>> Start Provided entries

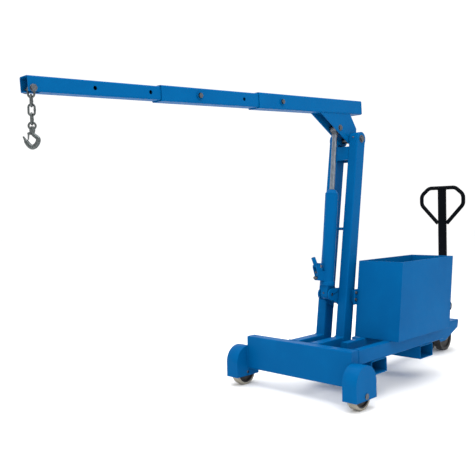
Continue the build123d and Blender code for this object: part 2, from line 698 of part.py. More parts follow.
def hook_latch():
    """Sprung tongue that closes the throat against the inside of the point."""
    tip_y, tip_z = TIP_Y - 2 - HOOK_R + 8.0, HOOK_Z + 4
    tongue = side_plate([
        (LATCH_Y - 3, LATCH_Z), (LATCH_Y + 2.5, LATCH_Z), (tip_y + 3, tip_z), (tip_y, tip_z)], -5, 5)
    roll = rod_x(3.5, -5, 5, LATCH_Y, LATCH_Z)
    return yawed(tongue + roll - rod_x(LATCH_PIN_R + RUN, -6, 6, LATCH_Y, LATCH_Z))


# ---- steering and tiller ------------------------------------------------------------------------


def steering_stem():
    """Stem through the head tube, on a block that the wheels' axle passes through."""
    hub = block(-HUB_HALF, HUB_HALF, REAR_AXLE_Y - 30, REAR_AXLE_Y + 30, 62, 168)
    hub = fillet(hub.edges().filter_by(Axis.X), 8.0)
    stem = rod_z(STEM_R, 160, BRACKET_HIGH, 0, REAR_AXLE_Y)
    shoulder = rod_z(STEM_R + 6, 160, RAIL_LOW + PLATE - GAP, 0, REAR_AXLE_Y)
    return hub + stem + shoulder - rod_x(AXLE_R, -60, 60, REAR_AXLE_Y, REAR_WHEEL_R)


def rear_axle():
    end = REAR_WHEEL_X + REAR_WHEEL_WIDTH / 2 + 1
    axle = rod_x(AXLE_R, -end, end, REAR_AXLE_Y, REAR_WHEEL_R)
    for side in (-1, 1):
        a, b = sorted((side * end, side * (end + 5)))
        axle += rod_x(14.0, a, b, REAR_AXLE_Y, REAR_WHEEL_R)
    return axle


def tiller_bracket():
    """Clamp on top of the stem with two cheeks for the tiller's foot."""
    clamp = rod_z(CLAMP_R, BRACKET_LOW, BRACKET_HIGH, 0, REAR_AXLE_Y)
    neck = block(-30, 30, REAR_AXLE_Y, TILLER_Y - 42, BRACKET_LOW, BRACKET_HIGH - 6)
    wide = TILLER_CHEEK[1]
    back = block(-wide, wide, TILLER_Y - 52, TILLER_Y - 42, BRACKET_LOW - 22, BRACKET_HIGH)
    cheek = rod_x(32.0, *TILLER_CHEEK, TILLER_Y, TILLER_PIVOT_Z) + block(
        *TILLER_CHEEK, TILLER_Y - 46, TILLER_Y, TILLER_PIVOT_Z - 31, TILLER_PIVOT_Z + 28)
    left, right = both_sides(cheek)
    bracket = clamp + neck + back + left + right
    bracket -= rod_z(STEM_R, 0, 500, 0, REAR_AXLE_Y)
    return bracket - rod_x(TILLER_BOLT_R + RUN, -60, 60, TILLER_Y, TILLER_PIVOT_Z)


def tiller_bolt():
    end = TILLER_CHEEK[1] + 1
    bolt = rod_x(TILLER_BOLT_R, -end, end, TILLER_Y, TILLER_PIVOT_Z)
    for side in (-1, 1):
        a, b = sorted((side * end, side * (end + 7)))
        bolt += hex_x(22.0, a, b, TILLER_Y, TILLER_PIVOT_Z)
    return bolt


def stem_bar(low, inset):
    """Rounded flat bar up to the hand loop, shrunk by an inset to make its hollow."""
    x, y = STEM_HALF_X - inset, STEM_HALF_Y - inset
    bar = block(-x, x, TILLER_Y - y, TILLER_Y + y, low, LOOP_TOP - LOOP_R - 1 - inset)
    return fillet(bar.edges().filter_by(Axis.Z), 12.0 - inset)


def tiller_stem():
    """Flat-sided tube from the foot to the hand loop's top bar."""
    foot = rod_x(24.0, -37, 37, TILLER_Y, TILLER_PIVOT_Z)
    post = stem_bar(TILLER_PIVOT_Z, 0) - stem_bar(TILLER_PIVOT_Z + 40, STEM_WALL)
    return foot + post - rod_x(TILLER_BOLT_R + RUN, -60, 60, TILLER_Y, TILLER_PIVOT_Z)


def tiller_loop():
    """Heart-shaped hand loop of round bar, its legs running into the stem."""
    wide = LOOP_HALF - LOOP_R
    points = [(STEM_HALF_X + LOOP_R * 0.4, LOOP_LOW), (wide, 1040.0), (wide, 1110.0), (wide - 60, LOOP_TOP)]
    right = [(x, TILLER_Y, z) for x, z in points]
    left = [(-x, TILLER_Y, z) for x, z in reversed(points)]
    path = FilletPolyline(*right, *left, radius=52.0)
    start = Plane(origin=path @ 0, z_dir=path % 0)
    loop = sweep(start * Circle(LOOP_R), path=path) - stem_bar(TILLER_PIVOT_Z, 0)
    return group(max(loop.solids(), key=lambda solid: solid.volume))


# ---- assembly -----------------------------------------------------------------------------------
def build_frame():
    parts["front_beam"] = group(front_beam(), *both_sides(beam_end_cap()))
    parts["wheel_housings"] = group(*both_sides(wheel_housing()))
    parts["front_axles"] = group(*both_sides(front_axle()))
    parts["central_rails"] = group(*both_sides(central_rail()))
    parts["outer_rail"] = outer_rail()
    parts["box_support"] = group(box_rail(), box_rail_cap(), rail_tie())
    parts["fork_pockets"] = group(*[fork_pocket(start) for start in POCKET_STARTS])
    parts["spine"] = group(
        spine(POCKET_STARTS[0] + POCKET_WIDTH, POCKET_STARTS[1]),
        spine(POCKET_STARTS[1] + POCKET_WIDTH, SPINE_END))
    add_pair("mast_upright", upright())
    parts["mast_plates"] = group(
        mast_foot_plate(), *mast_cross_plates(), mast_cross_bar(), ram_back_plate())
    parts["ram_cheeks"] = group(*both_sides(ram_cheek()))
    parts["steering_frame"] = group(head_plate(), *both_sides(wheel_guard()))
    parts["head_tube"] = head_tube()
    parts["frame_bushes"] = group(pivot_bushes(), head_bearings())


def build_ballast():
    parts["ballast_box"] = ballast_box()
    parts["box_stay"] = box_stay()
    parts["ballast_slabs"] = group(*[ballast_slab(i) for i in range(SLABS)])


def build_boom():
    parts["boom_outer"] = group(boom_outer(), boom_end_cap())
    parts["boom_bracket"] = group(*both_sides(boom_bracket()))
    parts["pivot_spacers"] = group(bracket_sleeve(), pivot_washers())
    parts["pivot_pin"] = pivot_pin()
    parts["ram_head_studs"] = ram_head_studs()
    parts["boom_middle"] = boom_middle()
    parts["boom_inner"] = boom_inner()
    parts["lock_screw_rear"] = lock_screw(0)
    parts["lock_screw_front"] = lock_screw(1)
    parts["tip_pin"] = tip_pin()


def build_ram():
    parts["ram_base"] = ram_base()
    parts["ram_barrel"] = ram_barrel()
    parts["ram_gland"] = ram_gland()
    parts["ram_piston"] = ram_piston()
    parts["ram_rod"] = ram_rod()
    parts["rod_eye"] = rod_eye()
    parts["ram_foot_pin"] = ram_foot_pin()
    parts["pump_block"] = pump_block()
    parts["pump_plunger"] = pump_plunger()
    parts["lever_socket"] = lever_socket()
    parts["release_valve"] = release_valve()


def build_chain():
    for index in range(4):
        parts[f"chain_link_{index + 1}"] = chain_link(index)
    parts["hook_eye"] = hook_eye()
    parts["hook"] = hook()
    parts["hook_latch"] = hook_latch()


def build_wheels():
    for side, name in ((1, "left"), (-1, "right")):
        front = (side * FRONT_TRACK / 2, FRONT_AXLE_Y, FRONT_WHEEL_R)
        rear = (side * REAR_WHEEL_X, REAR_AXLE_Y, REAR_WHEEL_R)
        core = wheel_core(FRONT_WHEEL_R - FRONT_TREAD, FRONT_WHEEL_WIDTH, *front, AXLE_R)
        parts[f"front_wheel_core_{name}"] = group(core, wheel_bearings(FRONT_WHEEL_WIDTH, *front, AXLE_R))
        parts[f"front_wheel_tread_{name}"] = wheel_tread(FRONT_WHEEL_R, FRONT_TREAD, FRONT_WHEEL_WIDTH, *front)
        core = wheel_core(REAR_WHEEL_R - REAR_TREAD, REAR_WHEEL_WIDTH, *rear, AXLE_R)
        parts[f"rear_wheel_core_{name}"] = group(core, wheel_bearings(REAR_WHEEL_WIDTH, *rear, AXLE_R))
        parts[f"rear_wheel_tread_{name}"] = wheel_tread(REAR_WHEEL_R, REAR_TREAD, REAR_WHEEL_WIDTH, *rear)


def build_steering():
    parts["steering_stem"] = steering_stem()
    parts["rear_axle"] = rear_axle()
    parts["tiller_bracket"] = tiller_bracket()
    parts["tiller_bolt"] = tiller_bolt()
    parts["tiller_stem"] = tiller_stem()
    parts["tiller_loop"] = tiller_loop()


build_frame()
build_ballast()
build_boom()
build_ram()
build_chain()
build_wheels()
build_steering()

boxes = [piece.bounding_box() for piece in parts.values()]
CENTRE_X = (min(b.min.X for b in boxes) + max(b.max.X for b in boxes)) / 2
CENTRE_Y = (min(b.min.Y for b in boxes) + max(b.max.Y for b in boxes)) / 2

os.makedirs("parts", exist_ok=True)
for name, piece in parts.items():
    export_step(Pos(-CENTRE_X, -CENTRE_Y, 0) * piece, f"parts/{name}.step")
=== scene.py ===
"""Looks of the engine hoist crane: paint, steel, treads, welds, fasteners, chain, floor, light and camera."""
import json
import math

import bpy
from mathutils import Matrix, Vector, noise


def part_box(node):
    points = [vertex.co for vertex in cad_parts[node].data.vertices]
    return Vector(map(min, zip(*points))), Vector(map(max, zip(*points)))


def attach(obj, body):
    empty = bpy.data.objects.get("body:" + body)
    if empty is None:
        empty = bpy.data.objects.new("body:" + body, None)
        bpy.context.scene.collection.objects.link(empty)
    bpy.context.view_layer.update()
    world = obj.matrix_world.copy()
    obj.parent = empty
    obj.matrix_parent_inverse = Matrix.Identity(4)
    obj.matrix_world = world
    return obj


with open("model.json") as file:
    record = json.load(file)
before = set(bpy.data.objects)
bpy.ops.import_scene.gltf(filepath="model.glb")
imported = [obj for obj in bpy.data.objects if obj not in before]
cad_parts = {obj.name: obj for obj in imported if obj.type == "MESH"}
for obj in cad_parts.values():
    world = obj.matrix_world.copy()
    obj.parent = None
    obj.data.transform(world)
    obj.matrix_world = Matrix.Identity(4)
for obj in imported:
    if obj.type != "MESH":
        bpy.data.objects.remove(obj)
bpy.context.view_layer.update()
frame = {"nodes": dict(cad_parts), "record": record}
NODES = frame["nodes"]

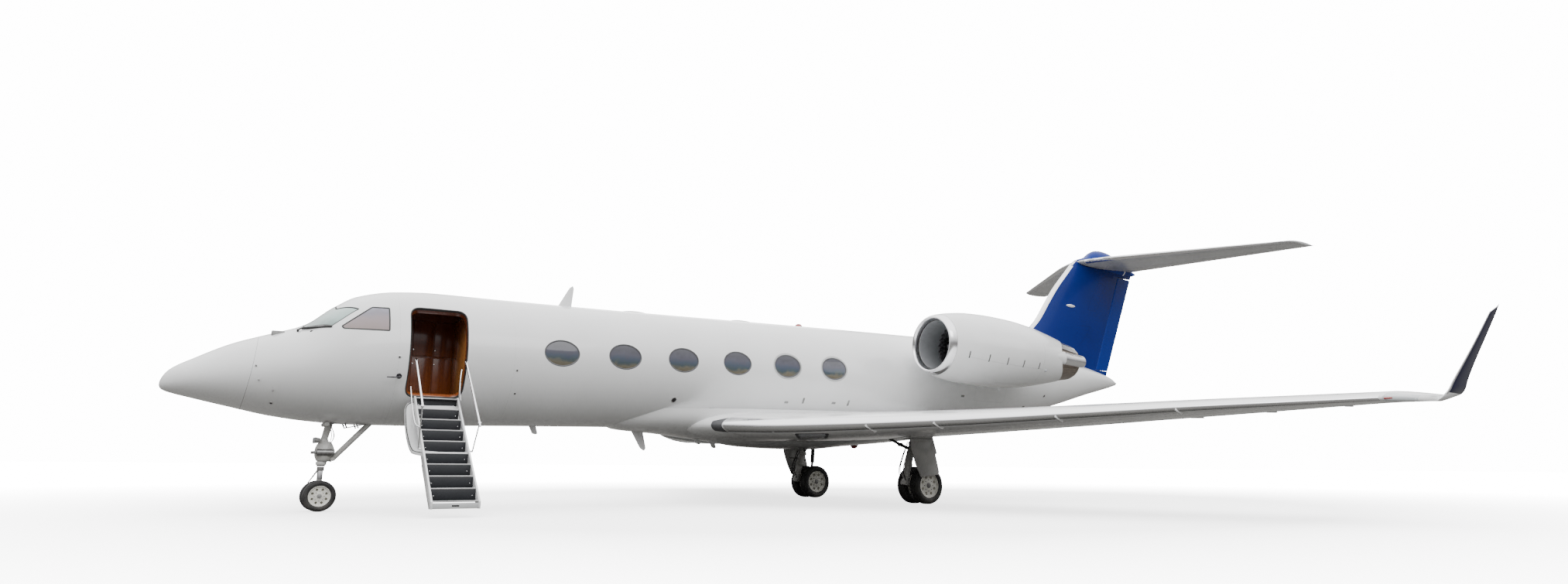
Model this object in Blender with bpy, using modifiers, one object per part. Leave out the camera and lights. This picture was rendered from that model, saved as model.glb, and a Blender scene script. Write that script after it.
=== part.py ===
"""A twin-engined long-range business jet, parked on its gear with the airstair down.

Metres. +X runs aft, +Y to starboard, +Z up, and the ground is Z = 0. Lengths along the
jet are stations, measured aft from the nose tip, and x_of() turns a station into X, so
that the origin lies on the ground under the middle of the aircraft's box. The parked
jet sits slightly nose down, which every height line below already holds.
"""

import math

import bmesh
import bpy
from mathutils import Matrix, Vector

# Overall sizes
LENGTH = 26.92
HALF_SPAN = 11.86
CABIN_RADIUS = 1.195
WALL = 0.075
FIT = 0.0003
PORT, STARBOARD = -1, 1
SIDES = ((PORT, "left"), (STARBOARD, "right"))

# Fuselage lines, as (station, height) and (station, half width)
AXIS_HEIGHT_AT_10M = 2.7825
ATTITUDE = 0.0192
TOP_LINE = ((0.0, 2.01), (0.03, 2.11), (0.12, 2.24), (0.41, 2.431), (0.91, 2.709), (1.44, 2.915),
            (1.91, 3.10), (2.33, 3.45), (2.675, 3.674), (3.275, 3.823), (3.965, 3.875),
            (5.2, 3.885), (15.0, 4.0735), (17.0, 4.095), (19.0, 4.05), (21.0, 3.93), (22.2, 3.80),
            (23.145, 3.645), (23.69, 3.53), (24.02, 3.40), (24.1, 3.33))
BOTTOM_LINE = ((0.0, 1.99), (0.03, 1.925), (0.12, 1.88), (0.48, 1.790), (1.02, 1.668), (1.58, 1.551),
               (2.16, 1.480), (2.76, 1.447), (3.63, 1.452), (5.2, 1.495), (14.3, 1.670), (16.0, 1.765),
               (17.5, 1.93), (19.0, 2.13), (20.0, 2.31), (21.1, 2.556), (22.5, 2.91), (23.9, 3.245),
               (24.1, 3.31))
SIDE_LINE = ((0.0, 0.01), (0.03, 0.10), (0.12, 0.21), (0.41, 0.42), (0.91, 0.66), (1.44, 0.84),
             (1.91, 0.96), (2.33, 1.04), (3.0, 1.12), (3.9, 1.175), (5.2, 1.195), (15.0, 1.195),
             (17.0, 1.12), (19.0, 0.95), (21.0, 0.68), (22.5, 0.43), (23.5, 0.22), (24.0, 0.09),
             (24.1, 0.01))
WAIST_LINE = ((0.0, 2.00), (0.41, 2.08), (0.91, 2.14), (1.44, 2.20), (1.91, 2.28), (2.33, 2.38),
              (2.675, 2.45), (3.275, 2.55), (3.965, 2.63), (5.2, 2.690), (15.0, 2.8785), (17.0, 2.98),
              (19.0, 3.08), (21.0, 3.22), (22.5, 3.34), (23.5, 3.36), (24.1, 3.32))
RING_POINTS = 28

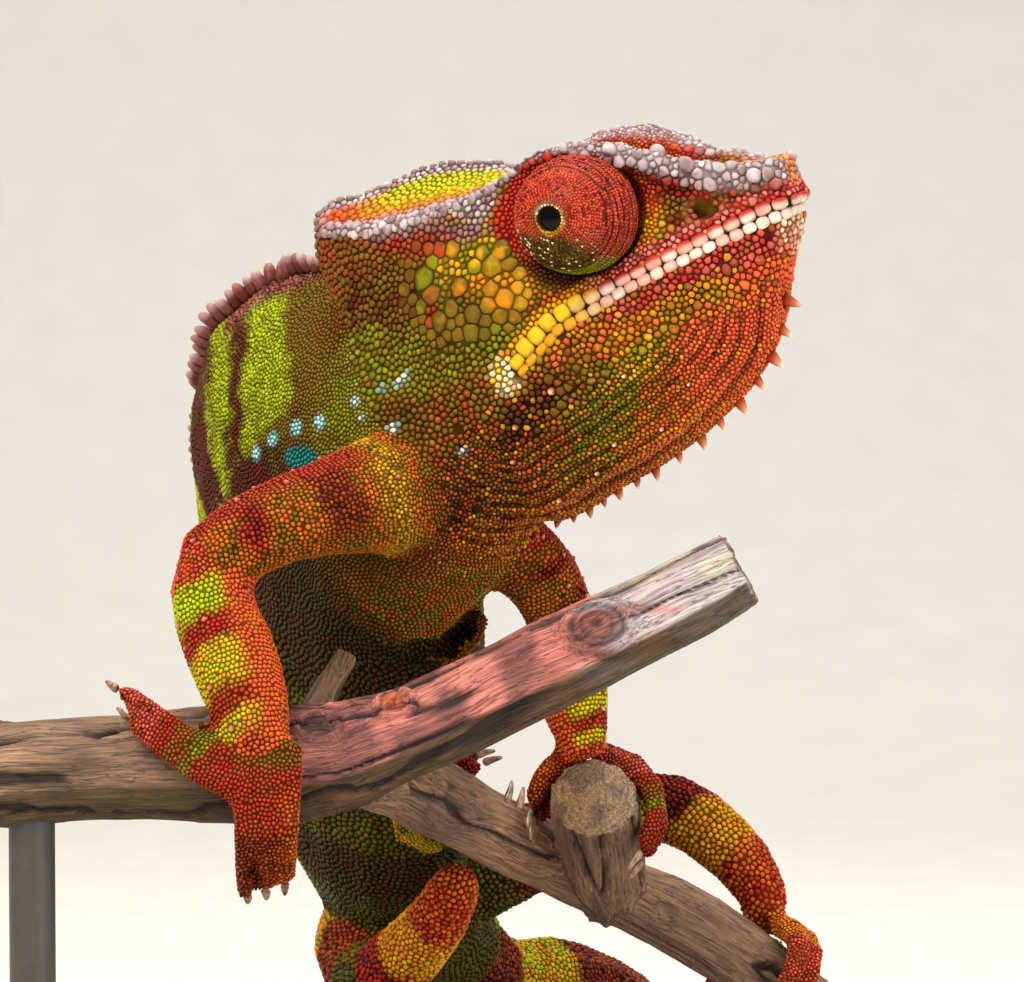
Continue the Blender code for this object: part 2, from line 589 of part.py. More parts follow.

>> End Provided entries

__Your instructions__:
Pick out and copy every line that contains the word "None".

__Correct result__:
    if empty is None:
        empty = bpy.data.objects.new("body:" + body, None)
    obj.parent = None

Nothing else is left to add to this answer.